How lines are drawn will determine whether communities have enough numbers to organize around shared issues like housing, and whether residents can elect advocates of their choice. Voices are lost when communities are split and fused into districts where opposing groups hold the majority.

New Orleans has not regained its pre-Katrina number but the state’s population has grown. Louisiana retained its six member House delegation. Drawing district boundaries is contentious. In Louisiana, like most states, the task falls to the state legislature. Republicans control both houses and Donald Trump carried the state in 2020, but Louisiana elected a Democrat as governor. That office has the power to veto the legislature’s proposed maps.
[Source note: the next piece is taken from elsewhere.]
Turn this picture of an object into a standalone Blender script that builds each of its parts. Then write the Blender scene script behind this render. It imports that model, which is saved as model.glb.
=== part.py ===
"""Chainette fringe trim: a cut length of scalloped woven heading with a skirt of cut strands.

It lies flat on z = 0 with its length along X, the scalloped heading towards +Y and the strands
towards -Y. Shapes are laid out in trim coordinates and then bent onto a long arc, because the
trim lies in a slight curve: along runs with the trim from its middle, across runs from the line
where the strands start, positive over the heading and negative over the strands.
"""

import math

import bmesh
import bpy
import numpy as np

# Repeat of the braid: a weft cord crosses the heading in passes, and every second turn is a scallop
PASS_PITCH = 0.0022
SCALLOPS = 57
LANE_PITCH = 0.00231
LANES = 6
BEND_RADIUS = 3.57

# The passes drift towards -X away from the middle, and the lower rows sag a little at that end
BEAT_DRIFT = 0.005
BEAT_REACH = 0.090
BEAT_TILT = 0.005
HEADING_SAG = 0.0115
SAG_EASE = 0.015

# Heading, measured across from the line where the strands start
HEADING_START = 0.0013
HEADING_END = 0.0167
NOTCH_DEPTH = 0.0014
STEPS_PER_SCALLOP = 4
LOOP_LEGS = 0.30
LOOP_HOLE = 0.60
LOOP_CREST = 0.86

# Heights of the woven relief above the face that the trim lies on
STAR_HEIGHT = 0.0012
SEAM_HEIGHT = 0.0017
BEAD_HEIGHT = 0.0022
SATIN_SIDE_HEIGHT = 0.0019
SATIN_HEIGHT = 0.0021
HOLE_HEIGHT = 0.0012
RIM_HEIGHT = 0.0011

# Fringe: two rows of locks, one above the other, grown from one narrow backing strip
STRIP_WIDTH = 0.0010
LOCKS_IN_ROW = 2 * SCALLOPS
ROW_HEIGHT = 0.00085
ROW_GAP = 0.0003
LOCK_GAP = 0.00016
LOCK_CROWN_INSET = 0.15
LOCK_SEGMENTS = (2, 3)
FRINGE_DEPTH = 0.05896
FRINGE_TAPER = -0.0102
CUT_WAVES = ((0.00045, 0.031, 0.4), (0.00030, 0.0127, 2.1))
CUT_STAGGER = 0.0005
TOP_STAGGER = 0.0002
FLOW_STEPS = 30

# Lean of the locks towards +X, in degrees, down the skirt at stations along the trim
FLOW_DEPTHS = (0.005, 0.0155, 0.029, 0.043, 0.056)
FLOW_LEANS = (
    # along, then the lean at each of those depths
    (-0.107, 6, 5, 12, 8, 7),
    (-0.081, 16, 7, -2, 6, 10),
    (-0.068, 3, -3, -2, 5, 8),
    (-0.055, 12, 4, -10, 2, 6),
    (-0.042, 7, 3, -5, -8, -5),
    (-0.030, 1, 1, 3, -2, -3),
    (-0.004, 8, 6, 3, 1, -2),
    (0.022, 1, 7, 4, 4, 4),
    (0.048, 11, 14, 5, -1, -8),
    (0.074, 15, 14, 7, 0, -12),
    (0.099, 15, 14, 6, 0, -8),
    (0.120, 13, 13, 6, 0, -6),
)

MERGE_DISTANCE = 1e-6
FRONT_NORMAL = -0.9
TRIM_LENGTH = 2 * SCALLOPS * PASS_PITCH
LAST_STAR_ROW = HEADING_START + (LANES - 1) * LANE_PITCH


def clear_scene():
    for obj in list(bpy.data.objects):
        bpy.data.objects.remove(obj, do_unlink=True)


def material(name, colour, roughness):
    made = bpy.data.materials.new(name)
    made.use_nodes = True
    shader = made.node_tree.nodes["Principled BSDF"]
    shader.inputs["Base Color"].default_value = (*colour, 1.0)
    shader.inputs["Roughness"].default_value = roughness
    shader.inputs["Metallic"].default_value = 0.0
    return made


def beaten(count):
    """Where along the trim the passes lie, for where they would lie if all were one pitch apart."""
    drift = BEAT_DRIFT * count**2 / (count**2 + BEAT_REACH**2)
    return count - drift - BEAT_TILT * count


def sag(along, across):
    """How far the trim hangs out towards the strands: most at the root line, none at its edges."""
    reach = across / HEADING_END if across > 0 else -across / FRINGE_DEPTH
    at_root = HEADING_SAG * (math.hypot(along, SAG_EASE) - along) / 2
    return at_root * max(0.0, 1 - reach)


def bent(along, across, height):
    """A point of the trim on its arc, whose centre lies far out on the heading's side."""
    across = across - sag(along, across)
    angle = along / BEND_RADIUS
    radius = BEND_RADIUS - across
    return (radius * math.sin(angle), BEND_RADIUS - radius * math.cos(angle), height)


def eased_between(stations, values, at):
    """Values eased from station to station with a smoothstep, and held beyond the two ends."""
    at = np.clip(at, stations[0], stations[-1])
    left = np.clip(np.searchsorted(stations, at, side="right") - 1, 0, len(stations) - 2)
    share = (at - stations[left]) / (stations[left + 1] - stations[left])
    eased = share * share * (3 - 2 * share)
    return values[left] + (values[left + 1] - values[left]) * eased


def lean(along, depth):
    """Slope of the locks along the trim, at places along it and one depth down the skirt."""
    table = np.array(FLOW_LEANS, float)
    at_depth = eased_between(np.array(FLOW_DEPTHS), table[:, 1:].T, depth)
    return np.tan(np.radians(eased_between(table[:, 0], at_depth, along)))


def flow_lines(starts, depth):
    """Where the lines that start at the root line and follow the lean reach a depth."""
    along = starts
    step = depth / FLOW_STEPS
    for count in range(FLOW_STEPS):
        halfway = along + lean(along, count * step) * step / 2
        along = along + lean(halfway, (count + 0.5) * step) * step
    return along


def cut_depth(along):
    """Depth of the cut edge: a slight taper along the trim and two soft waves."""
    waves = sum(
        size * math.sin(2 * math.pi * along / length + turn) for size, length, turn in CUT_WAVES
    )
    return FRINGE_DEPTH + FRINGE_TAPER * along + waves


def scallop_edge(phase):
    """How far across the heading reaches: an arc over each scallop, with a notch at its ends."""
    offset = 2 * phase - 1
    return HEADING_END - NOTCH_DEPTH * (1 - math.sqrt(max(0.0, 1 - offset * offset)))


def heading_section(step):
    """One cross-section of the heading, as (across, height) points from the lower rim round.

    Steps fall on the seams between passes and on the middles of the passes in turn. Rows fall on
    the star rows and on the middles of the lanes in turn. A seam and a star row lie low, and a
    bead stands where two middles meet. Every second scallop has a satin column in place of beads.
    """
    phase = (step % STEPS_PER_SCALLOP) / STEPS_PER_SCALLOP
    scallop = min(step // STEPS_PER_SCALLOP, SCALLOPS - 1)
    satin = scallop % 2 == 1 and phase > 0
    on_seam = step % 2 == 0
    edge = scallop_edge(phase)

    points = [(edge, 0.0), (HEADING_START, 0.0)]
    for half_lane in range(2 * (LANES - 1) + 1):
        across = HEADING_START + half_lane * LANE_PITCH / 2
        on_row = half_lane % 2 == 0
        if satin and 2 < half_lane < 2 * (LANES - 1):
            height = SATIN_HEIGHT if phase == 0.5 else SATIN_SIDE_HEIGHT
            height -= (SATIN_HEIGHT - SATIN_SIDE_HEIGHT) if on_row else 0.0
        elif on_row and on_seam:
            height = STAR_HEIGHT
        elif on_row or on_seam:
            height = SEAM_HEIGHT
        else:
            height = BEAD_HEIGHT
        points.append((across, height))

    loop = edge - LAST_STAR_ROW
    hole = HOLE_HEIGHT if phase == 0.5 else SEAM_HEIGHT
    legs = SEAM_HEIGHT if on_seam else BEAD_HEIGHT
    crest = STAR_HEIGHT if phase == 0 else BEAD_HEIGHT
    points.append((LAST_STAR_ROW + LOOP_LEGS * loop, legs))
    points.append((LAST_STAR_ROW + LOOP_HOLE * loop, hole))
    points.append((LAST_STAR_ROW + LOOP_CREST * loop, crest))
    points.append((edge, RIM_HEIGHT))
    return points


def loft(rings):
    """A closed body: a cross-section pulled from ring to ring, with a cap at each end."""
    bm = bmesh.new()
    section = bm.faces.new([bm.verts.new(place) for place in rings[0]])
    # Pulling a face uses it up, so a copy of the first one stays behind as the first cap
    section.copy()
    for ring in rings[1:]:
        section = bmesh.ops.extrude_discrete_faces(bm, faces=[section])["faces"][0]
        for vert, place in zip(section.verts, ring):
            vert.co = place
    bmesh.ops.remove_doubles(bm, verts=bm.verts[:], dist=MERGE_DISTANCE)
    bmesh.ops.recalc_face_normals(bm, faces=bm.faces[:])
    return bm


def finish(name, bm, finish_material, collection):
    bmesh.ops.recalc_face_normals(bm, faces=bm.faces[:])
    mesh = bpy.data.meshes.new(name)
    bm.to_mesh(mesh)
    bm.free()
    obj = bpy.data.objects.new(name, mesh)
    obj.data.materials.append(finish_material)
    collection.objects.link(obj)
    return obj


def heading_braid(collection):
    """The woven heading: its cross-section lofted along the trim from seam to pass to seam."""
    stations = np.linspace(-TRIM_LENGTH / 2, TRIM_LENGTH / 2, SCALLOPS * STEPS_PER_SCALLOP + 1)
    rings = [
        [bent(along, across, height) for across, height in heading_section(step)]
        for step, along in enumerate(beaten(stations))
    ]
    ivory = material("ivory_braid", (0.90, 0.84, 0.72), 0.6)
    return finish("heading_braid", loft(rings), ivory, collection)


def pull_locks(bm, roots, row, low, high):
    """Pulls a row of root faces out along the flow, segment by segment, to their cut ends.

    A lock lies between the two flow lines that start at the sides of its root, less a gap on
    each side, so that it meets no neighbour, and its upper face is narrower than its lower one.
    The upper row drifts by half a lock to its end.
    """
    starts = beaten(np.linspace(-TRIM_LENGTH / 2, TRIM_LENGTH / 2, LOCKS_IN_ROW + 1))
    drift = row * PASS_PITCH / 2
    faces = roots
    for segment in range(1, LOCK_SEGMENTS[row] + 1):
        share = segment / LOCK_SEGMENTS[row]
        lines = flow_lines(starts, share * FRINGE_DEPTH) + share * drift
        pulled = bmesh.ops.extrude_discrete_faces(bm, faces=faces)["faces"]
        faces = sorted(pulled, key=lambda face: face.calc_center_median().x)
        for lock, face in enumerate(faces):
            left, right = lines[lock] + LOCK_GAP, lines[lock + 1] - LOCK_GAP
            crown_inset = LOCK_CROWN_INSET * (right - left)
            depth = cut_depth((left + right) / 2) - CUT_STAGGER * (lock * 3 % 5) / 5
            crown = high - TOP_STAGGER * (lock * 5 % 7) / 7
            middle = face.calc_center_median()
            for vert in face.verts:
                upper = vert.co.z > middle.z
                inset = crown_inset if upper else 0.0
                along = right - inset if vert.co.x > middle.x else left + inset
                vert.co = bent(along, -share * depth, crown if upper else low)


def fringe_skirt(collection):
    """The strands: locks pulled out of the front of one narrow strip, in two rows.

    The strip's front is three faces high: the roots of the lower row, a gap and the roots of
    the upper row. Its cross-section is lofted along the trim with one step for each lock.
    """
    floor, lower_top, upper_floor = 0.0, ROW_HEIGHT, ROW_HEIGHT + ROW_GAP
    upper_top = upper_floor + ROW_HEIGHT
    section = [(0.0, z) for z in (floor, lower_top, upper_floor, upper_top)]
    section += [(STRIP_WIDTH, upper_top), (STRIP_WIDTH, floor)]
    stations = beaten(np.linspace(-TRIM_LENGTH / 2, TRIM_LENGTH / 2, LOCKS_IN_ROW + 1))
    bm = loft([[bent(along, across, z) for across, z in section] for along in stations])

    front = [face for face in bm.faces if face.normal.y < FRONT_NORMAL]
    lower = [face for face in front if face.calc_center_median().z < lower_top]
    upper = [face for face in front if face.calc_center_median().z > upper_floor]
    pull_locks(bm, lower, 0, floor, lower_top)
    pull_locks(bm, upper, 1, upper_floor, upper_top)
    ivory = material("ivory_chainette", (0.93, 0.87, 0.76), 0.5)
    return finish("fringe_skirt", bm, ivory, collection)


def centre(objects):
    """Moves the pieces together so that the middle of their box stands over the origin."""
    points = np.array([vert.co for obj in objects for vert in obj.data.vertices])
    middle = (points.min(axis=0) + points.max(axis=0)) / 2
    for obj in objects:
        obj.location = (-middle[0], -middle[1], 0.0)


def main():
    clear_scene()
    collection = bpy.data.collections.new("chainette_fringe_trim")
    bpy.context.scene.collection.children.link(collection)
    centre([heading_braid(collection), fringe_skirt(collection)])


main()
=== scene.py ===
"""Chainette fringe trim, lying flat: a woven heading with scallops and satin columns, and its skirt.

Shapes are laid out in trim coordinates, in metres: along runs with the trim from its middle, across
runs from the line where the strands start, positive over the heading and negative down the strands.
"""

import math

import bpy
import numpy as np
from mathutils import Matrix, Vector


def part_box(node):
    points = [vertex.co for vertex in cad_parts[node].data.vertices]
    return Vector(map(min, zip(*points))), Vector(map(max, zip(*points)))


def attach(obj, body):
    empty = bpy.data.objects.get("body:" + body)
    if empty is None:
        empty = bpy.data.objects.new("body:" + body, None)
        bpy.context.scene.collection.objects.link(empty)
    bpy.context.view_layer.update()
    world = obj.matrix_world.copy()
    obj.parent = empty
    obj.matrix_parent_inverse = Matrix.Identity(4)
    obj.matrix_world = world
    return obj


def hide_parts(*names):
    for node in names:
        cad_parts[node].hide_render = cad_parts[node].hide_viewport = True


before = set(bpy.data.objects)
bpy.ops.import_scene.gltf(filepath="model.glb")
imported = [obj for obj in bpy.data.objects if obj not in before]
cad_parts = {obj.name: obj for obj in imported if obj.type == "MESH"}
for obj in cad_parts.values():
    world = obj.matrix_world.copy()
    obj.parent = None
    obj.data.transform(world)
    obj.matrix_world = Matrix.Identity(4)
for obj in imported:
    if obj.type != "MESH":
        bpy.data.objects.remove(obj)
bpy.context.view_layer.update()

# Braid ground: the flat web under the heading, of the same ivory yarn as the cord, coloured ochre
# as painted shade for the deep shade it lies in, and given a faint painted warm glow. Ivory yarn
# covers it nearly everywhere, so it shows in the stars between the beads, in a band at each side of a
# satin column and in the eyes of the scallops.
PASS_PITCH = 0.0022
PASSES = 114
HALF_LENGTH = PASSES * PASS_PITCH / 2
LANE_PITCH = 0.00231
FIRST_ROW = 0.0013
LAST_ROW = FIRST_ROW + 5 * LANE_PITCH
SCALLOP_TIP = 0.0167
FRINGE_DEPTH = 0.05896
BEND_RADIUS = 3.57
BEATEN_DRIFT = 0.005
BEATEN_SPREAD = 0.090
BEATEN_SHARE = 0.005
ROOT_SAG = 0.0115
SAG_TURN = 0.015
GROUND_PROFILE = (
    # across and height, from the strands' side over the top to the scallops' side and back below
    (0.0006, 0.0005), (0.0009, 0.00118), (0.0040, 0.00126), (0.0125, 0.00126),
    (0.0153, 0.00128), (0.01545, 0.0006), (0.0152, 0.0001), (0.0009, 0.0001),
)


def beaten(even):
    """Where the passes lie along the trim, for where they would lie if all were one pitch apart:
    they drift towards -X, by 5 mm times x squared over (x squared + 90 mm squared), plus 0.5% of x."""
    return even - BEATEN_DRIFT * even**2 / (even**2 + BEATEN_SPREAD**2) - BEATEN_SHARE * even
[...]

Line drawing begins in earnest in September, with further release of Census data. Legislators know voters are drawing maps of their own and preparing to seek remedy in the courts if the legislative line drawing racially discriminates or otherwise violates federal law.

Morris is determined to pressure city residents to hold all elected officials accountable, regardless of political affiliation. She wants to restore the wrap-around services public housing tenants once enjoyed, services that often enabled tenants to transition to independence. Those services began to be stripped in the Reagan years with the propaganda assault on “welfare queens.”

“There are very few people who talk about the history and politics of housing,” Morris says. “As housing advocates, we want to educate and activate apathetic voters and to get all voters to understand that redistricting plays a huge role in their lives.”

“How do you make sure you’re not being accidentally counted as only three-fifths of a person because of how the district lines are drawn? What does community mean when its people, that person, that family, that household loses the ability to represent themselves? We don’t seem to get that connection.”

Until people do, the images of Beirut will continue to haunt Morris’ vision of the city’s future.